- Born: Gerald Paul Nugent October 25, 1892 Philadelphia, Pennsylvania, U.S.
- Died: November 25, 1970 (aged 78) Philadelphia, Pennsylvania, U.S.
- Occupation: Merchant
- Known for: Owner of the Philadelphia Phillies, 1931–1942
- Spouse: Mae Mallen (m. 1925)

= Gerald Nugent =

American baseball executive (1892–1970)

Gerald Paul Nugent, Sr. (October 25, 1892 – November 25, 1970) was an American baseball executive. He was the owner of the Philadelphia Phillies baseball team of the National League from 1932 through 1942.

A Philadelphia native, Nugent graduated from Northeast High School, where he excelled at football and baseball. He became a leather goods merchant after graduating, and earned two citations for bravery during World War I.

In the early 1920s, Nugent met longtime Phillies secretary Mae Mallen. Through Mallen, Nugent was introduced to longtime Phillies owner William Baker, who was so impressed with Nugent's baseball acumen that he hired Nugent as an assistant in 1925. Nugent and Mallen were married soon afterward. Nugent rose fast in the organization, becoming business manager in 1926 and a board member in 1928. His biggest catch was purchasing Chuck Klein's minor league contract.

Baker died in 1930, leaving 700 of his shares in the Phillies to his widow and 500 to Mae Nugent. He was succeeded as team president by Charlie Ruch, who left most day-to-day operations in Nugent's hands. Ruch retired on the advice of his doctor in 1932, and Nugent was elected team president with the support of Baker's widow. Baker's widow died in 1932, leaving her shares to Mae Nugent and her son, Gerald Jr. Combined with his own stock, Gerald Sr. now effectively had a 51 percent controlling interest in the Phillies. Mae Nugent became a team vice president, the first female senior executive in the National League.

Nugent had inherited a team that had risen to fourth place in 1932 with a 78-76 record, the only time that the Phillies finished with a winning record between 1918 and 1948. However, even with his income from his other businesses, he did not have the financial means to build on that success. He was forced to trade what little talent the team had to make ends meet, and had to use some creative financial methods to be able even to field a team at all.

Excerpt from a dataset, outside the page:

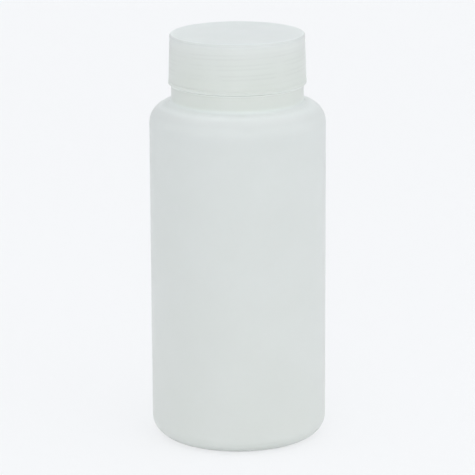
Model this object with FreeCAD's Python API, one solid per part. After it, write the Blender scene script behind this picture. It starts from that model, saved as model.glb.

Unlike the notoriously miserly Baker, Nugent cared more about winning than saving money. For example, he devoted some effort to player development for the first time in the history of the franchise, and was well known for spotting obscure talent. However, for most of his tenure as owner, his debts almost always exceeded his income. In one year, he had to pledge his own stock as collateral to keep the team alive. On at least one other occasion, he had to pay a debt out of his own salary. Nugent's keen eye for talent allowed him to discover a number of fine young players, but he was often forced to sell or trade them out of town in order to balance the books. While the cash from the trades helped the Phillies stay in business, they didn't help the on-field product. His tenure saw four of the seven worst seasons in franchise history. This included five consecutive seasons in which they finished dead last in the National League while losing 100 games.

One notable step Nugent took, in mid-season 1938, was to abandon Baker Bowl, the club's home since 1885. He had tried several times over the years to get out of his lease with the estate of Charles Webb Murphy, and only succeeded when he threatened to go to court. Nugent agreed to pay the Murphy estate to "suspend" the lease for five years, clearing the way for the Phillies to move five blocks west as tenants of the American League Athletics at Shibe Park. Even after the move, there were times when crowds could be counted in the hundreds.

Nugent finally reached the end of his rope in 1942. A year after posting a 43–111 record, the worst in franchise history, the Phillies needed an advance from the league just to be able to go to spring training. The team shortened its name to the "Phils" because the Bayuk Cigar Company objected to the baseball team sharing the name of its Phillies cigars. The name change wasn't enough to reverse the Phils' fortunes, and they finished 42-109.

By the end of that season, Nugent was over $300,000 in debt, and was two years behind in rent to the A's. He was also feeling pressure from his fellow National League owners; even after the move to Shibe Park, the Phils' attendance figures were too meager for visiting teams to meet their expenses. Realizing that there was no way he could operate the team in 1943, he reached an agreement in principle that February to sell the team to Bill Veeck, who planned to bring in Negro league stars in an effort to turn the moribund franchise around. However, when Baseball Commissioner Kenesaw Mountain Landis, an intractable opponent of integration, got wind of it, he pressured National League President Ford Frick to quash the deal and take over the team. A week later, the league sold the Phillies to lumber broker William D. Cox.

This story was initially refuted by a 1998 article in the Society for American Baseball Research's The National Pastime, which argued that Philadelphia's black press made no mention of a sale to Veeck. However, new evidence has surfaced that suggested Nugent did indeed plan to sell the Phillies to Veeck.